Farther on, over the mountain at Montecchio, one can visit the Bartolomei olive oil plant and, in late fall and winter, watch the huge stone wheels and presses squeeze Extra Virgin oil from mountains of olives, before buying some for yourself, or other local products, in attractive containers.

Celebration of Saint

If you’re lucky you’ll visit the Umbrian villages at the time of a festa . Each village celebrates its patron saint, usually in the summer, with entertainment, dancing in the piazza, food such as porchetta (whole roast pig) and sometimes a church procession.

Also, at harvest time in the fall many villages stage celebrations marking the end of the chestnut and olive harvests at which local products--oil, cheese, salami and the like--are sold and mountains of roasted chestnuts or bruschetta (grilled bread doused with olive oil and garlic) are eaten, along with local wine.

An especially interesting festival takes place on the Sunday after Easter at the Pasquerella Chapel, an old hermitage in a cleft in the hills on the banks of the Tiber off the Todi-Orvieto road.
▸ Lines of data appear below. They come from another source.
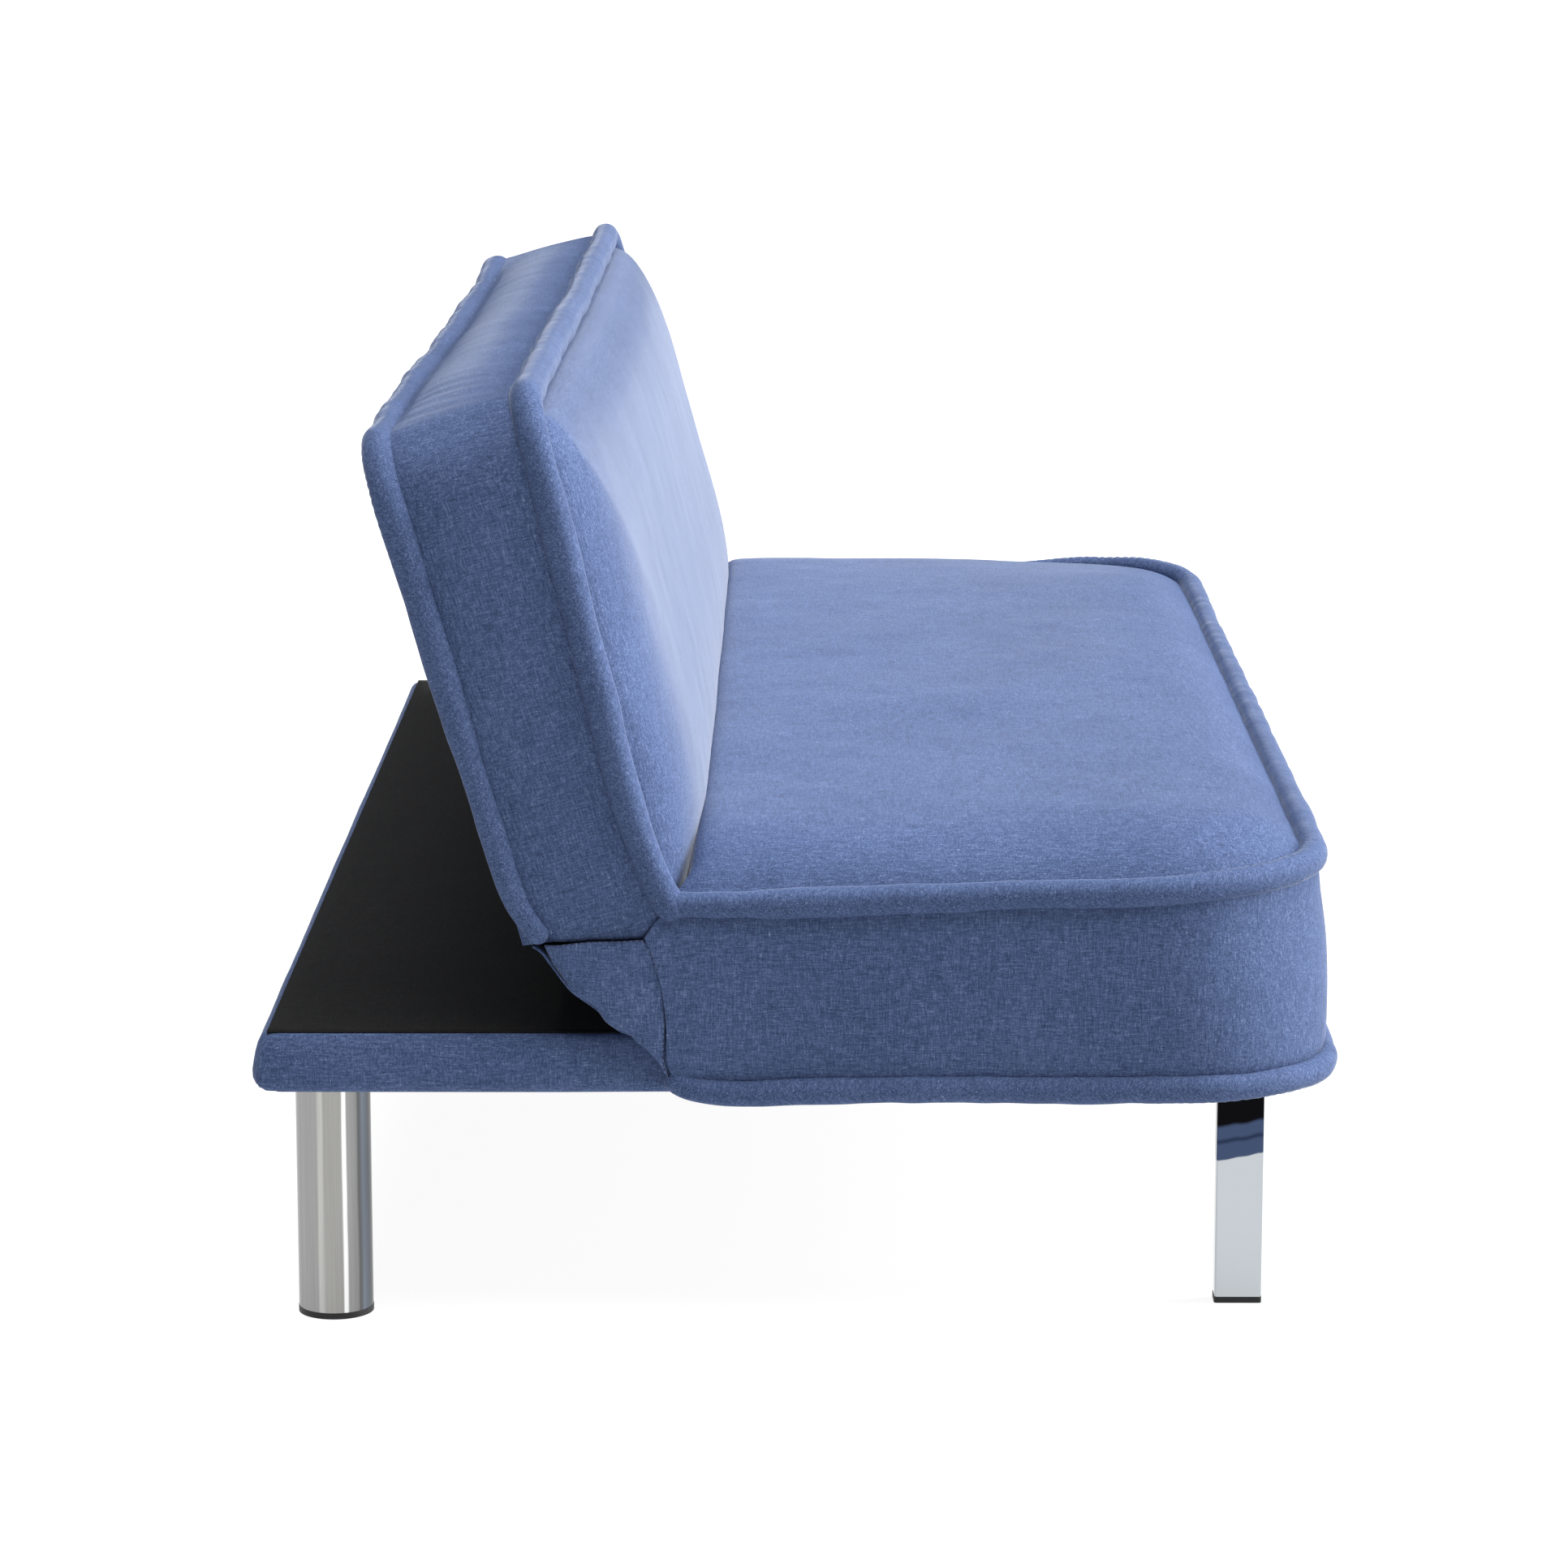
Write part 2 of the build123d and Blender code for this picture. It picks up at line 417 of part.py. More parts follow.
def nt(n, x):
    return (nvec[0] * n + tvec[0] * x, nvec[1] * n + tvec[1] * x)


PAWL_PIV = at(nt(32.5, 24.0))
PAWL_PIN_R = 3.0
pawl = plate_x(WHEEL_X[0] + 0.3, WHEEL_X[1] - 0.3,
               [at(nt(29.5, 24)), at(nt(29.5, 2)), at(nt(24.6, 1.6)), at(nt(24.6, -1.6)), at(nt(29.5, -3.0)),
                at(nt(35.5, -3.0)), at(nt(35.5, 24))])
pawl = pawl + cyl_x(WHEEL_X[0] + 0.3, WHEEL_X[1] - 0.3, PAWL_PIV[0], PAWL_PIV[1], 6.0)
pawl = pawl - cyl_x(WHEEL_X[0] - 1, WHEEL_X[1] + 1, PAWL_PIV[0], PAWL_PIV[1], PAWL_PIN_R + RUN_GAP)
leaf = leaf - cyl_x(LEAF_X[0] - 1, LEAF_X[1] + 1, PAWL_PIV[0], PAWL_PIV[1], PAWL_PIN_R)
pawl_pin = cyl_x(LEAF_X[0] + 0.2, WHEEL_X[1] + 0.5, PAWL_PIV[0], PAWL_PIV[1], PAWL_PIN_R - 0.005) \
    + cyl_x(WHEEL_X[1] + 0.5, WHEEL_X[1] + 2.5, PAWL_PIV[0], PAWL_PIV[1], 5.0) \
    + cyl_x(LEAF_X[1], WHEEL_X[0] - 0.2, PAWL_PIV[0], PAWL_PIV[1], 4.5)
# flat spring that bears on the pawl's outer edge
spring = plate_x(WHEEL_X[0] + 0.6, WHEEL_X[1] - 0.6,
                 [at(nt(36.0, -4)), at(nt(36.9, -4)), at(nt(38.9, 6)), at(nt(38.9, 14)), at(nt(38.0, 14)), at(nt(38.0, 6.2))])
post_c = at(nt(41.3, 10.0))
post = cyl_x(LEAF_X[1], WHEEL_X[1], post_c[0], post_c[1], 2.4)
spring = spring + post

# moving arm: a disc on the pivot and a shank out to the back's end rail
arm_pts = [local(PIVOT_S + 24, 0), local(PIVOT_S + 50, -30), local(PIVOT_S + 62, -66), local(190, -68), local(190, -91),
           local(40, -91), local(34, -62), local(PIVOT_S + 8, -28)]
arm = plate_x(*ARM_X, [at(p) for p in arm_pts]) + cyl_x(*ARM_X, PIVOT_Y, PIVOT_Z, 25)
# ratchet wheel with three notches: sitting, half way and flat
wheel = cyl_x(*WHEEL_X, PIVOT_Y, PIVOT_Z, WHEEL_R)


def notch(a0, a1, half, r0):
    pts = []
    c0, c1 = radians(a0), radians(a1)
    for c, sg in ((c0, -1), (c1, 1)):
        tv = (-sin(c), cos(c))
        nv = (cos(c), sin(c))
        q = [(nv[0] * r0 + sg * tv[0] * half, nv[1] * r0 + sg * tv[1] * half),
             (nv[0] * 30 + sg * tv[0] * (half + 1.5), nv[1] * 30 + sg * tv[1] * (half + 1.5))]
        pts += q if sg < 0 else q[::-1]
    return plate_x(WHEEL_X[0] - 1, WHEEL_X[1] + 1, [at(p) for p in pts])


wheel = wheel - notch(235 - FORWARD_TRIP - 1, 235, 3.4, 18.6)
wheel = wheel - notch(235 + CLICK, 235 + CLICK, 3.6, 18.6)
wheel = wheel - notch(235 + FLAT_ANGLE, 235 + FLAT_ANGLE, 3.6, 18.6)
bore = cyl_x(ARM_X[0] - 2, WHEEL_X[1] + 2, PIVOT_Y, PIVOT_Z, PIN_R + RUN_GAP)
arm = arm - bore
wheel = wheel - bore

pin = cyl_x(LEAF_X[0] - 1.5, WHEEL_X[1] + 2, PIVOT_Y, PIVOT_Z, PIN_R) \
    + cyl_x(LEAF_X[0] - 4.5, LEAF_X[0] - 0.2, PIVOT_Y, PIVOT_Z, 8.5) \
    + cyl_x(WHEEL_X[1] + 0.5, WHEEL_X[1] + 4.0, PIVOT_Y, PIVOT_Z, 8.0)

# bolts of the leaf into the seat's end rail and of the arm into the back's
leaf_bolts, arm_bolts = [], []
BOLT_R = 3.0
for (y, z) in ((24, 262), (52, 262), (80, 262)):
    leaf = leaf - cyl_x(LEAF_X[0] - 1, LEAF_X[1] + 1, y, z, BOLT_R + 0.3)
    leaf_bolts.append(cyl_x(PX0 - 17.8, LEAF_X[1], y, z, BOLT_R) + cyl_x(LEAF_X[1], LEAF_X[1] + 2.8, y, z, 5.5))
for sl in (80, 125, 170):
    p = at(local(sl, -80))
    arm = arm - cyl_x(ARM_X[0] - 1, ARM_X[1] + 1, p[0], p[1], BOLT_R + 0.3)
    arm_bolts.append(cyl_x(ARM_X[0] - 18, ARM_X[1], p[0], p[1], BOLT_R) + cyl_x(ARM_X[1], ARM_X[1] + 2.8, p[0], p[1], 5.5))


def bolt_holes(shape, bolts):
    for b in bolts:
        bb = b.bounding_box()
        cy, cz = (bb.min.Y + bb.max.Y) / 2, (bb.min.Z + bb.max.Z) / 2
        shape = shape - cyl_x(bb.min.X - 0.5, bb.max.X + 0.5, cy, cz, BOLT_R + RUN_GAP)
    return shape


nodes["seat_end_rail_left"] = bolt_holes(nodes["seat_end_rail_left"], leaf_bolts)
nodes["seat_end_rail_right"] = bolt_holes(nodes["seat_end_rail_right"], [mirror_x(b) for b in leaf_bolts])
nodes["back_end_rail_left"] = bolt_holes(nodes["back_end_rail_left"], arm_bolts)
nodes["back_end_rail_right"] = bolt_holes(nodes["back_end_rail_right"], [mirror_x(b) for b in arm_bolts])

nodes["hinge_leaf_left"] = leaf
nodes["hinge_leaf_right"] = mirror_x(leaf)
arm = arm + wheel                       # the wheel is welded to the arm
nodes["hinge_arm_left"] = arm
nodes["hinge_arm_right"] = mirror_x(arm)
nodes["hinge_pin_left"] = pin
nodes["hinge_pin_right"] = mirror_x(pin)
nodes["pawl_left"] = pawl
nodes["pawl_right"] = mirror_x(pawl)
nodes["pawl_pins"] = group([pawl_pin, mirror_x(pawl_pin)])
nodes["pawl_springs"] = group([spring, mirror_x(spring)])
nodes["hinge_leaf_bolts"] = group(leaf_bolts + [mirror_x(b) for b in leaf_bolts])
nodes["hinge_arm_bolts"] = group(arm_bolts + [mirror_x(b) for b in arm_bolts])

# --------------------------------------------------- the fabric side webs
web = plate_x(-834.6, -833.0, [(98.5, 209), (118, 212), (150, 240), (176, 262), (206, 300), (209, 311), (134, 314.5), (122, 300), (112, 262), (98.5, 240)])
nodes["side_web_left"] = web
nodes["side_web_right"] = mirror_x(web)


def flat(sh):
    """One compound of plain solids for a node."""
    sol = list(sh.solids()) if hasattr(sh, "solids") else [x for s_ in sh for x in s_.solids()]
    return sol[0] if len(sol) == 1 else Compound(children=sol)


print("pivot at Y %.2f Z %.2f" % (PIVOT_Y, PIVOT_Z))
print("pawl pivot at Y %.2f Z %.2f" % PAWL_PIV)
for name, shape in nodes.items():
    export_step(flat(shape), "parts/%s.step" % name)
print(len(nodes), "nodes")
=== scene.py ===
import math
from math import sin, cos, pi, radians, exp

import bpy
import numpy as np
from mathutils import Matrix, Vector


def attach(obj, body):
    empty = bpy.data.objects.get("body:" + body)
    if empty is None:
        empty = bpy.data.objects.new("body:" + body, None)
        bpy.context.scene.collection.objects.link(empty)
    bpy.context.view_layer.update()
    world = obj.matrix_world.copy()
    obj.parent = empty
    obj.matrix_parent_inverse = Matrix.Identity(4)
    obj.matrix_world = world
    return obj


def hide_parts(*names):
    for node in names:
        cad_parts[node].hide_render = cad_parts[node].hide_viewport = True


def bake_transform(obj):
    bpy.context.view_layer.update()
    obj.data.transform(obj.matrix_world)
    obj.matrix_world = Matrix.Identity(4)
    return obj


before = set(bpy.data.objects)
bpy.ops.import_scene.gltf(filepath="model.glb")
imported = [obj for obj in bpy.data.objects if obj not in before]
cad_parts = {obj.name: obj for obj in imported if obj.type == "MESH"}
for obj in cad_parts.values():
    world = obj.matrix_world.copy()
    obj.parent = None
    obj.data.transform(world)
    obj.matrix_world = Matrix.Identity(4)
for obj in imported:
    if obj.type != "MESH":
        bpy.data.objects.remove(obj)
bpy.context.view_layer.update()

# ------------------------------------------------------------------ numbers (mm)
T = radians(16.5)                      # slope of the back
ST, CT = sin(T), cos(T)
BACK_Y, BACK_Z = 132.0, 318.0          # lower corner line of the back
SEAM_Y, SEAM_Z, SEAM_RISE = 81.0, 345.5, 0.030
DECK_Z = 238.0

S_R = 11.5                             # seat rolls
B_R = 12.5                             # back rolls


def seam(x, y, h):
    """Seat's upper seam frame: y rearwards from Y 81, h above the seam plane."""
    n = math.hypot(1.0, SEAM_RISE)
    x, y, h = np.broadcast_arrays(np.asarray(x, float), np.asarray(y, float), np.asarray(h, float))
    return np.stack([x, SEAM_Y + y / n + h * SEAM_RISE / n, SEAM_Z - y * SEAM_RISE / n + h / n], -1)


def back(x, s, f):
    """Back's frame: s up the slope, f forward of the corner line."""
    x, s, f = np.broadcast_arrays(np.asarray(x, float), np.asarray(s, float), np.asarray(f, float))
    return np.stack([x, BACK_Y + s * ST - f * CT, BACK_Z + s * CT + f * ST], -1)


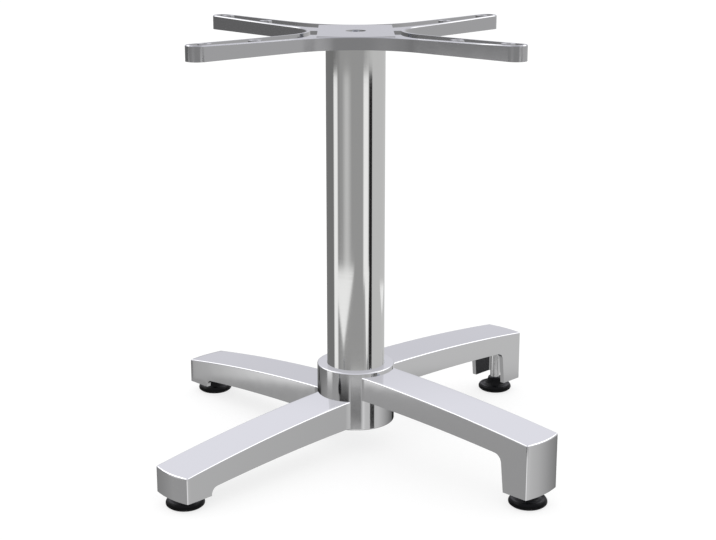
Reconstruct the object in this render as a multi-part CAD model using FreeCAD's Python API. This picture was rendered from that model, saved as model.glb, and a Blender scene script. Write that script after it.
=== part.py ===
import FreeCAD, Part
import math
import os

# Nesting table base: a round column on a hub with four legs at two heights, and a cross as its top.
# Millimetres, +Z up. The origin is on the floor, on the column's axis. The two tall legs point to +X,
# the two low legs to -X, and -Y is the front. A tall leg steps over a low leg of the next base.

# Column and hub
overall_height = 511.5
column_diameter = 70.0
column_wall = 2.0
column_seat_height = 70.8
hub_diameter = 94.5
hub_bottom_height = 31.7
hub_height = 73.1
hub_web = 6.0
hub_edge_chamfer = 1.5

# Legs, all of one reach and width. Heights are given at the hub, half way and at the end or the foot.
leg_width = 55.0
leg_reach = 290.0
leg_end_bow_radius = 100.0
leg_wall = 6.0
leg_top_wall = 6.0
leg_root_block = 27.0
leg_corner_radius = 2.0
leg_edge_chamfer = 1.4
leg_inner_radius = 3.0
leg_foot_draft = 6.0
glide_from_end = 18.3
tall_leg = {
    "top": (99.1, 93.8, 82.9),
    "under": (70.1, 66.8, 61.1),
    "foot_height": 18.2,
    "foot_length": 32.5,
    "notch_radius": 10.0,
}
low_leg = {
    "top": (68.2, 60.0, 45.2),
    "under": (34.2, 30.1, 23.5),
    "foot_height": 14.4,
    "foot_length": 34.3,
    "notch_radius": 8.0,
}
boss_diameter = 13.0
boss_rib = 4.0
boss_rib_setback = 8.0

# Leg screws, two to a leg, put in from inside the hub
screw_diameter = 8.0
screw_length = 22.0
screw_head_diameter = 13.0
screw_head_height = 5.0
screw_socket = 5.0
screw_socket_depth = 2.5
screw_pitch = 13.9
screw_seat_wall = 5.9
screw_hole_spare = 2.0

# Levelling glides
glide_height = 18.0
glide_disc_diameter = 44.2
glide_disc_height = 8.6
glide_rim_bevel = 1.8
glide_neck_diameter = 21.0
glide_top_diameter = 17.6
glide_stem_diameter = 10.0
glide_stem_length = 34.0
glide_stem_foot = 4.0
glide_hole_spare = 2.0

# Top plate: a cross of four tapered arms with a rim above and below a thin web. Its top is slightly
# dished, so that the pads round the outer holes carry the table top.
spider_thickness = 17.5
outer_hole_square = 320.0
inner_hole_square = 220.0
tabletop_hole_diameter = 6.5
tip_past_hole = 22.9
spider_tip_width = 26.0
spider_axis_width = 52.6
spider_front_blend_radius = 102.0
spider_side_blend_radius = 64.0
spider_rim = 4.5
spider_top_recess = 4.5
spider_under_recess = 5.0
spider_edge_chamfer = 1.0
spider_dish = 3.0
hole_pad_diameter = 15.0
panel_length = 88.0
panel_width = 132.6
panel_tie = 6.0
column_pad_diameter = 84.0
spigot_height = 10.0
nut_pocket_diameter = 24.0
nut_pocket_depth = 14.0

# Tie rod through the column, with its nuts and washers
rod_diameter = 10.0
rod_hole_diameter = 11.0
rod_past_nut = 2.0
rod_chamfer = 1.0
nut_across_flats = 17.0
nut_height = 8.0
top_washer_diameter = 21.0
top_washer_thickness = 2.0
clamp_plate_diameter = 60.0
clamp_plate_thickness = 4.0

# Clearances
tube_clearance = 0.3
leg_face_clearance = 0.1
thread_clearance = 0.05
screw_clearance = 0.3
glide_seat_clearance = 0.3

# Each leg's direction in degrees from +X, and its kind
legs = {
    "front_right": (-45.0, tall_leg),
    "back_right": (45.0, tall_leg),
    "front_left": (-135.0, low_leg),
    "back_left": (135.0, low_leg),
}

# What follows from the sizes above
hub_radius = hub_diameter / 2
column_radius = column_diameter / 2
leg_half = leg_width / 2
glide_radius = leg_reach - glide_from_end
spider_reach = outer_hole_square / math.sqrt(2) + tip_past_hole
dish_low = overall_height - spider_dish
dish_radius = (spider_reach**2 + spider_dish**2) / (2 * spider_dish)
screw_seat = hub_radius - screw_seat_wall
spider_bottom = overall_height - spider_thickness
pocket_floor = dish_low - nut_pocket_depth
top_nut_seat = pocket_floor + top_washer_thickness
rod_top = top_nut_seat + nut_height + rod_past_nut
clamp_plate_bottom = column_seat_height - hub_web - clamp_plate_thickness
bottom_nut_bottom = clamp_plate_bottom - nut_height
rod_bottom = bottom_nut_bottom - rod_past_nut
stem_top = glide_stem_foot + glide_stem_length
boss_bottom = glide_height + glide_seat_clearance

axis_foot = FreeCAD.Vector(0, 0, 0)
up = FreeCAD.Vector(0, 0, 1)


def vec(x, y, z):
    return FreeCAD.Vector(x, y, z)


def line(a, b):
    return Part.LineSegment(a, b).toShape()


def arc(a, b, c):
    return Part.Arc(a, b, c).toShape()


def turned_to(shape, degrees):
    """A copy turned about the column's axis."""
    copy = shape.copy()
    copy.rotate(axis_foot, up, degrees)
    return copy


def across(outline, half):
    """Extrudes a closed outline in the XZ plane to both sides of it."""
    face = Part.Face(Part.Wire(outline))
    face.translate(vec(0, -half, 0))
    return face.extrude(vec(0, 2 * half, 0))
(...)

Hundreds come to attend Mass and have personal articles blessed by having them held aloft in front of a beautiful fresco of the Madonna.

Some addresses:

Hotel/restaurant Le Tre Vaselle, Via Garibaldi 48, 06089 Torgiano. Restaurant Vissani, Civitella del Lago (closed Wednesdays). Hotel Bramante, Via Orvietana, Todi. Hotel Cavour, Via Cavour, Todi. Hotel San Valentino, Fiore (near Todi).

Prices may change due to fluctuations of the dollar.